◆ Data supplied:
——

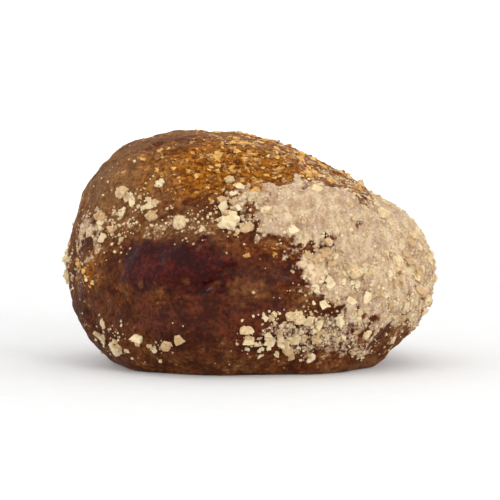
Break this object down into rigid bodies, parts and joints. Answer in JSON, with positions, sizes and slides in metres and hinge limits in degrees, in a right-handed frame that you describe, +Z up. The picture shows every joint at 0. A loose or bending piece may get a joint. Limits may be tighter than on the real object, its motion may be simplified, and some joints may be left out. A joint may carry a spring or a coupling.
{
  "type": "jaggery lump",
  "caption": "Hand-pressed lump of unrefined cane sugar with a leaning domed top, a long sloping side and a flat base to stand on.",
  "frame": {"origin": "under the middle of the lump's box, on the plane of its flat base", "axes": "+Z up from the flat base; -Y out of the front, where the fold is; +X to the right of someone who looks at the front, down the long slope"},
  "size_m": [0.054, 0.05, 0.034],
  "materials": {
    "jaggery": "granular set sugar, dull where it is crumbly and waxy where it was pressed"
  },
  "bodies": {
    "root": {"jaggery_lump": "jaggery"}
  },
  "joints": []
}
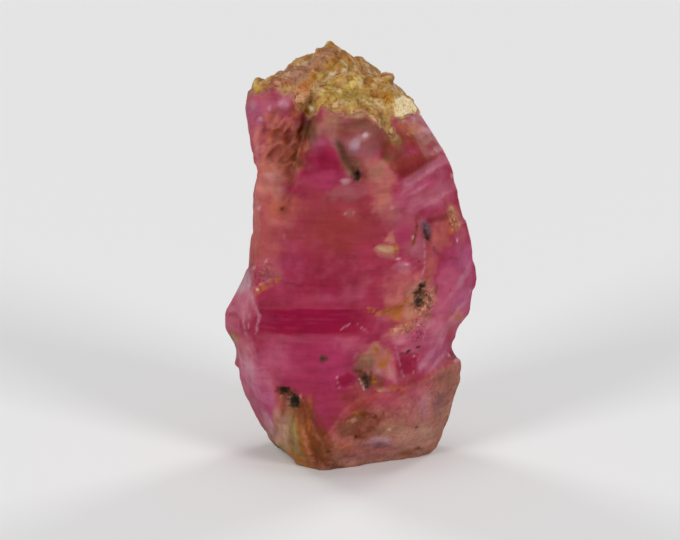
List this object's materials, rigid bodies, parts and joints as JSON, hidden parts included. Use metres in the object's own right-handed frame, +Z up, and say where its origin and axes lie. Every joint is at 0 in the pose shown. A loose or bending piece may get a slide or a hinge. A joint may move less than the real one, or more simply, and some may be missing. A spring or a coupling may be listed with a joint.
{
  "type": "raw ruby crystal",
  "caption": "Rough ruby crystal: a stout broken prism with flat growth faces, a parting band across the front, an ochre crust of host rock on top and a rough foot.",
  "frame": {"origin": "under the middle of the stone's box, on the plane that its base rests on", "axes": "+Z up along the prism, the flat front plate facing -Y, +X to the right seen from the front"},
  "size_m": [0.0124, 0.009, 0.0208],
  "materials": {
    "ruby": "cloudy, half see-through, waxy where broken",
    "host_rock": "matt and granular, ochre to brown"
  },
  "bodies": {
    "root": {"ruby_crystal": "ruby"}
  },
  "joints": []
}
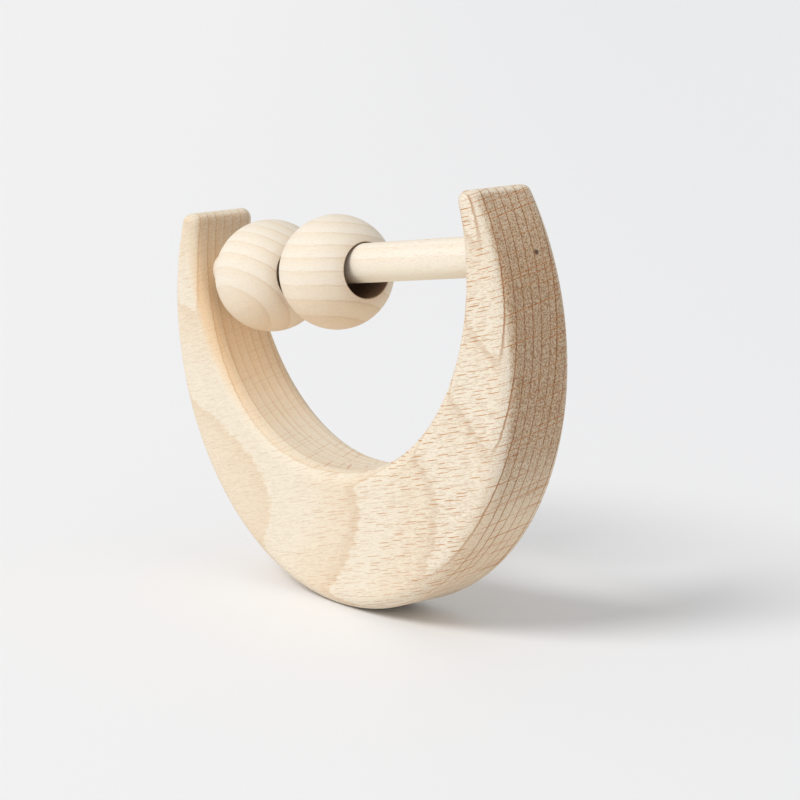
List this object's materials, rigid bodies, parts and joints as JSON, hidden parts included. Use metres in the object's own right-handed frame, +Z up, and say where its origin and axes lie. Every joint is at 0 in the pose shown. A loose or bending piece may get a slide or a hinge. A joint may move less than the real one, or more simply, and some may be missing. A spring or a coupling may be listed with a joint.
{
  "type": "baby rattle",
  "caption": "Wooden crescent-shaped baby rattle with loose balls that slide and knock on a dowel fixed across its arms.",
  "frame": {"origin": "the point of the round bottom that it stands on, in the middle of the board's thickness, as it rests on a table: rocked 9 degrees over to the left, where the balls are", "axes": "+X level, towards the arm with the blind socket, and the dowel rises 9 degrees along it; -Y out of the front face; +Z up"},
  "size_m": [0.1184, 0.025, 0.0953],
  "materials": {
    "handle_wood": "fine-sanded bare beech, flat-sawn, matt",
    "dowel_wood": "turned beech rod, grain along the rod, matt",
    "bead_wood": "turned beech ball, grain along the bore, matt"
  },
  "bodies": {
    "handle": {"crescent_handle": "handle_wood", "dowel": "dowel_wood"},
    "left_bead": {"left_bead": "bead_wood"},
    "right_bead": {"right_bead": "bead_wood"}
  },
  "joints": [
    {"name": "left_bead_slide", "type": "slide", "parent": "handle", "child": "left_bead", "axis": [0.9877, 0, 0.1564], "range_m": [-0.0041, 0.0195]},
    {"name": "right_bead_slide", "type": "slide", "parent": "left_bead", "child": "right_bead", "axis": [0.9877, 0, 0.1564], "range_m": [-0.0025, 0.0214]}
  ]
}
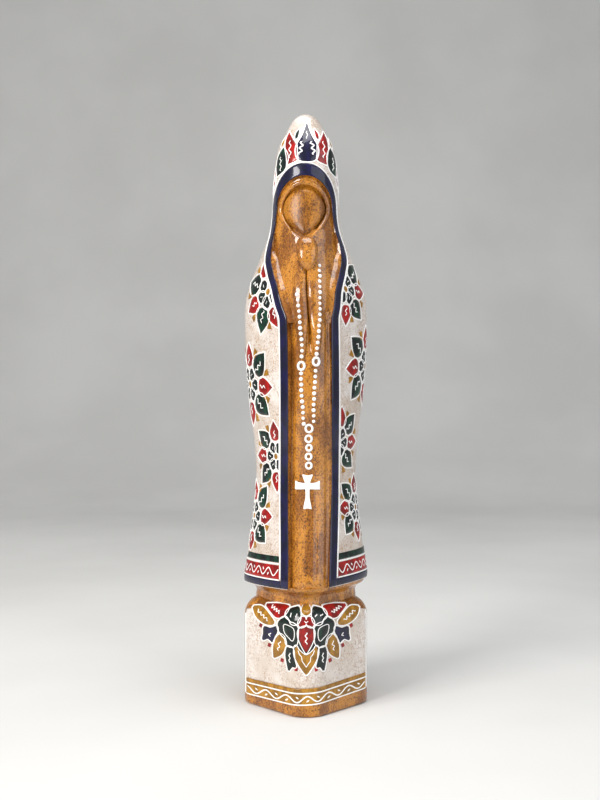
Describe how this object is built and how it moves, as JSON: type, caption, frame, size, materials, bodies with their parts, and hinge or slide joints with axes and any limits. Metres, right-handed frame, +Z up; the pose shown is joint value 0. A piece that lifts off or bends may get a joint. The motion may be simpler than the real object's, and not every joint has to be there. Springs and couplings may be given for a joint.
{
  "type": "madonna statue",
  "caption": "Free-standing carved wood madonna figure with a blank face, hooded mantle, praying hands and rosary on a plinth, painted and varnished.",
  "frame": {"origin": "on the resting face, under the middle of the plinth", "axes": "+Z up from the plinth to the tip of the hood, the figure looks along -Y, +X to the viewer's right seen from the front"},
  "size_m": [0.0631, 0.0634, 0.3],
  "materials": {
    "wood": "golden brown carved wood under thick gloss varnish",
    "white_ground": "crackled and speckled off-white ground paint on wood, gloss varnish",
    "navy_paint": "navy blue acrylic paint, gloss varnish",
    "red_paint": "red acrylic paint, gloss varnish",
    "green_paint": "dark green acrylic paint, gloss varnish",
    "ochre_paint": "ochre gold acrylic paint, gloss varnish",
    "white_line": "opaque white raised dot and line paint, gloss"
  },
  "bodies": {
    "root": {"plinth_block": "wood", "neck": "wood", "gown_column": "wood", "chest": "wood", "head_lining": "wood", "veil_roll": "wood", "face_pad": "wood", "praying_hands": "wood", "forearm_left": "wood", "forearm_right": "wood", "mantle": "white_ground", "plinth_panel": "white_ground", "navy_border": "navy_paint", "navy_hem": "navy_paint", "crown_flame": "navy_paint", "medallion_dark": "navy_paint", "red_hem_band": "red_paint", "flower_red_petals": "red_paint", "crown_red_petals": "red_paint", "medallion_red": "red_paint", "green_hem_band": "green_paint", "flower_leaves": "green_paint", "crown_green_petals": "green_paint", "flower_eyes": "ochre_paint", "medallion_ochre": "ochre_paint", "plinth_foot_band": "ochre_paint", "rosary_beads": "white_line", "rosary_rings": "white_line", "rosary_cross": "white_line"}
  },
  "joints": []
}
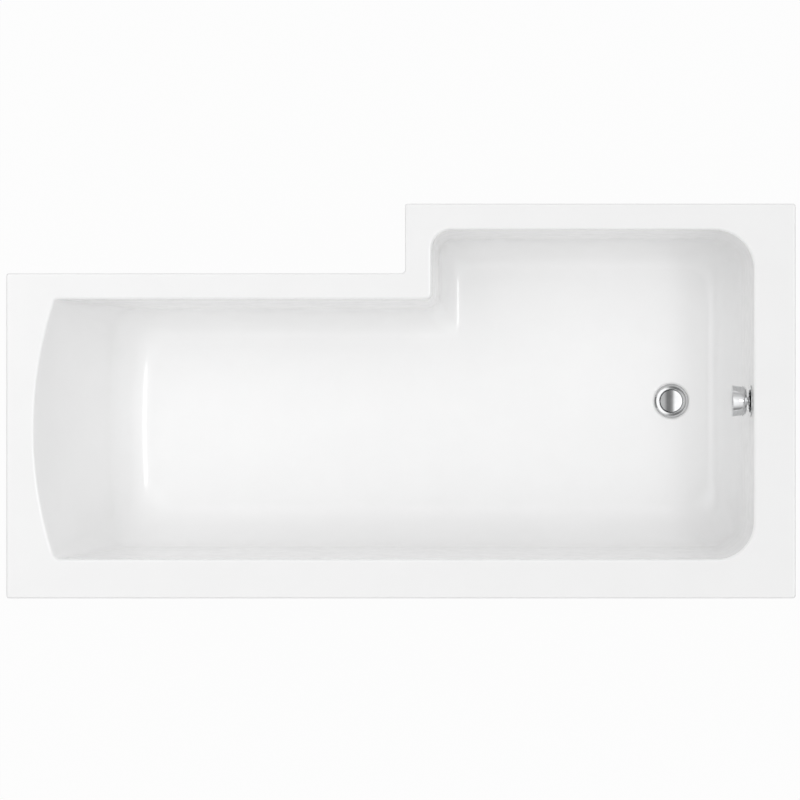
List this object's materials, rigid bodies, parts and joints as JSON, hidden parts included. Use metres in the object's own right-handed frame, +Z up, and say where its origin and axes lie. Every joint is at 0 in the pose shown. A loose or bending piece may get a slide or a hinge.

——

◆ Aim of the exercise:
Take the records above and return them exactly as written.

◆ Answer to the exercise:
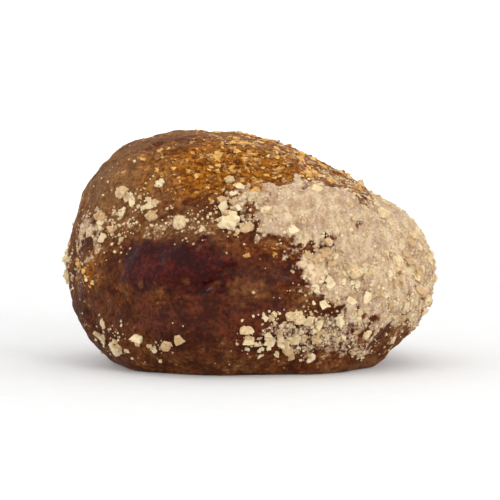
Break this object down into rigid bodies, parts and joints. Answer in JSON, with positions, sizes and slides in metres and hinge limits in degrees, in a right-handed frame that you describe, +Z up. The picture shows every joint at 0. A loose or bending piece may get a joint. Limits may be tighter than on the real object, its motion may be simplified, and some joints may be left out. A joint may carry a spring or a coupling.
{
  "type": "jaggery lump",
  "caption": "Hand-pressed lump of unrefined cane sugar with a leaning domed top, a long sloping side and a flat base to stand on.",
  "frame": {"origin": "under the middle of the lump's box, on the plane of its flat base", "axes": "+Z up from the flat base; -Y out of the front, where the fold is; +X to the right of someone who looks at the front, down the long slope"},
  "size_m": [0.054, 0.05, 0.034],
  "materials": {
    "jaggery": "granular set sugar, dull where it is crumbly and waxy where it was pressed"
  },
  "bodies": {
    "root": {"jaggery_lump": "jaggery"}
  },
  "joints": []
}
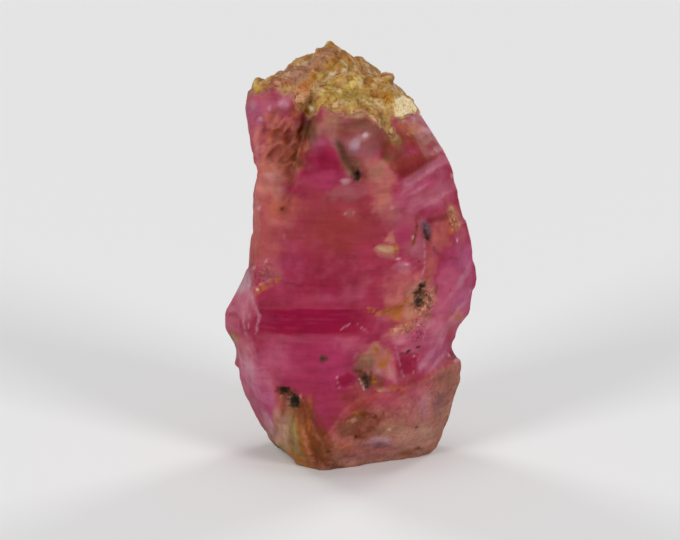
List this object's materials, rigid bodies, parts and joints as JSON, hidden parts included. Use metres in the object's own right-handed frame, +Z up, and say where its origin and axes lie. Every joint is at 0 in the pose shown. A loose or bending piece may get a slide or a hinge. A joint may move less than the real one, or more simply, and some may be missing. A spring or a coupling may be listed with a joint.
{
  "type": "raw ruby crystal",
  "caption": "Rough ruby crystal: a stout broken prism with flat growth faces, a parting band across the front, an ochre crust of host rock on top and a rough foot.",
  "frame": {"origin": "under the middle of the stone's box, on the plane that its base rests on", "axes": "+Z up along the prism, the flat front plate facing -Y, +X to the right seen from the front"},
  "size_m": [0.0124, 0.009, 0.0208],
  "materials": {
    "ruby": "cloudy, half see-through, waxy where broken",
    "host_rock": "matt and granular, ochre to brown"
  },
  "bodies": {
    "root": {"ruby_crystal": "ruby"}
  },
  "joints": []
}
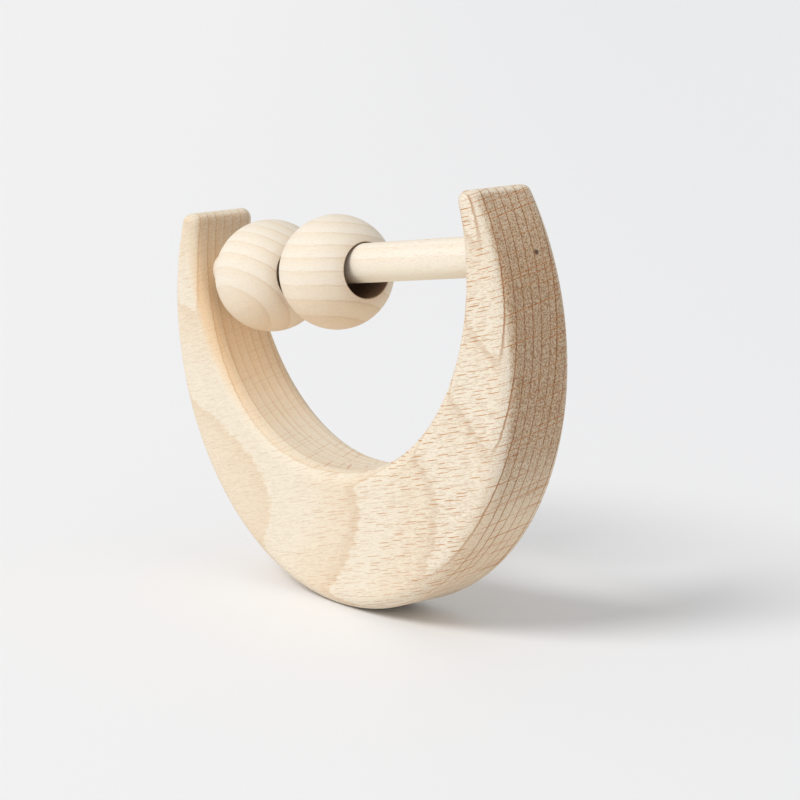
List this object's materials, rigid bodies, parts and joints as JSON, hidden parts included. Use metres in the object's own right-handed frame, +Z up, and say where its origin and axes lie. Every joint is at 0 in the pose shown. A loose or bending piece may get a slide or a hinge. A joint may move less than the real one, or more simply, and some may be missing. A spring or a coupling may be listed with a joint.
{
  "type": "baby rattle",
  "caption": "Wooden crescent-shaped baby rattle with loose balls that slide and knock on a dowel fixed across its arms.",
  "frame": {"origin": "the point of the round bottom that it stands on, in the middle of the board's thickness, as it rests on a table: rocked 9 degrees over to the left, where the balls are", "axes": "+X level, towards the arm with the blind socket, and the dowel rises 9 degrees along it; -Y out of the front face; +Z up"},
  "size_m": [0.1184, 0.025, 0.0953],
  "materials": {
    "handle_wood": "fine-sanded bare beech, flat-sawn, matt",
    "dowel_wood": "turned beech rod, grain along the rod, matt",
    "bead_wood": "turned beech ball, grain along the bore, matt"
  },
  "bodies": {
    "handle": {"crescent_handle": "handle_wood", "dowel": "dowel_wood"},
    "left_bead": {"left_bead": "bead_wood"},
    "right_bead": {"right_bead": "bead_wood"}
  },
  "joints": [
    {"name": "left_bead_slide", "type": "slide", "parent": "handle", "child": "left_bead", "axis": [0.9877, 0, 0.1564], "range_m": [-0.0041, 0.0195]},
    {"name": "right_bead_slide", "type": "slide", "parent": "left_bead", "child": "right_bead", "axis": [0.9877, 0, 0.1564], "range_m": [-0.0025, 0.0214]}
  ]
}
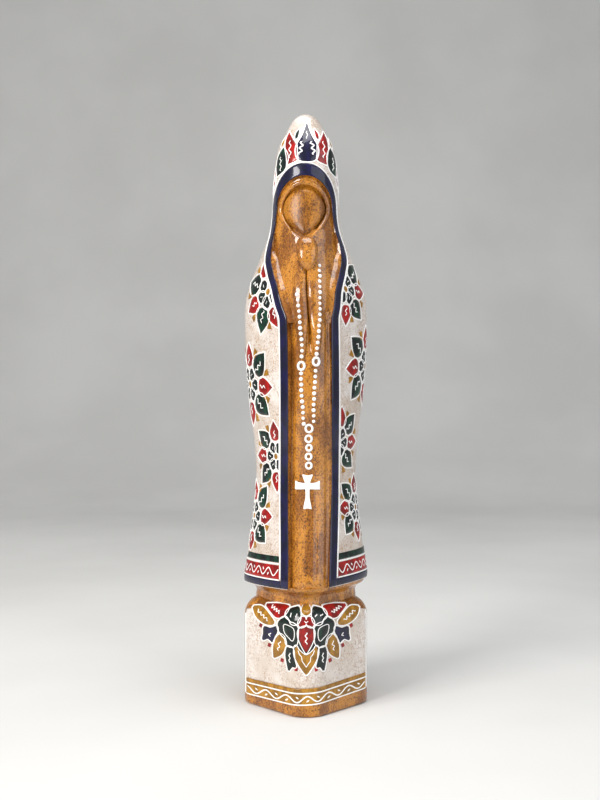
Describe how this object is built and how it moves, as JSON: type, caption, frame, size, materials, bodies with their parts, and hinge or slide joints with axes and any limits. Metres, right-handed frame, +Z up; the pose shown is joint value 0. A piece that lifts off or bends may get a joint. The motion may be simpler than the real object's, and not every joint has to be there. Springs and couplings may be given for a joint.
{
  "type": "madonna statue",
  "caption": "Free-standing carved wood madonna figure with a blank face, hooded mantle, praying hands and rosary on a plinth, painted and varnished.",
  "frame": {"origin": "on the resting face, under the middle of the plinth", "axes": "+Z up from the plinth to the tip of the hood, the figure looks along -Y, +X to the viewer's right seen from the front"},
  "size_m": [0.0631, 0.0634, 0.3],
  "materials": {
    "wood": "golden brown carved wood under thick gloss varnish",
    "white_ground": "crackled and speckled off-white ground paint on wood, gloss varnish",
    "navy_paint": "navy blue acrylic paint, gloss varnish",
    "red_paint": "red acrylic paint, gloss varnish",
    "green_paint": "dark green acrylic paint, gloss varnish",
    "ochre_paint": "ochre gold acrylic paint, gloss varnish",
    "white_line": "opaque white raised dot and line paint, gloss"
  },
  "bodies": {
    "root": {"plinth_block": "wood", "neck": "wood", "gown_column": "wood", "chest": "wood", "head_lining": "wood", "veil_roll": "wood", "face_pad": "wood", "praying_hands": "wood", "forearm_left": "wood", "forearm_right": "wood", "mantle": "white_ground", "plinth_panel": "white_ground", "navy_border": "navy_paint", "navy_hem": "navy_paint", "crown_flame": "navy_paint", "medallion_dark": "navy_paint", "red_hem_band": "red_paint", "flower_red_petals": "red_paint", "crown_red_petals": "red_paint", "medallion_red": "red_paint", "green_hem_band": "green_paint", "flower_leaves": "green_paint", "crown_green_petals": "green_paint", "flower_eyes": "ochre_paint", "medallion_ochre": "ochre_paint", "plinth_foot_band": "ochre_paint", "rosary_beads": "white_line", "rosary_rings": "white_line", "rosary_cross": "white_line"}
  },
  "joints": []
}
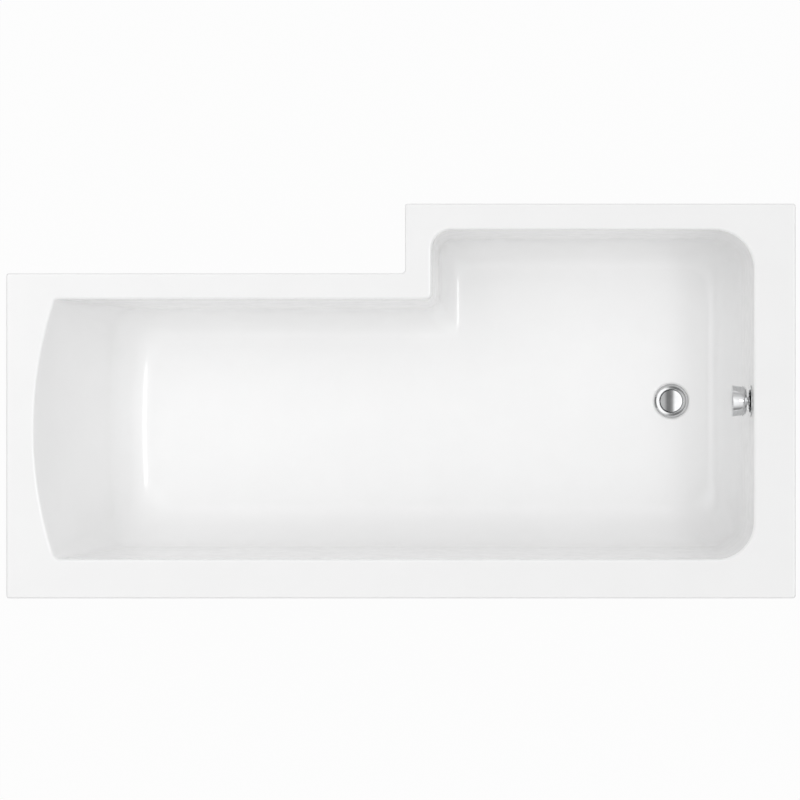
List this object's materials, rigid bodies, parts and joints as JSON, hidden parts included. Use metres in the object's own right-handed frame, +Z up, and say where its origin and axes lie. Every joint is at 0 in the pose shown. A loose or bending piece may get a slide or a hinge.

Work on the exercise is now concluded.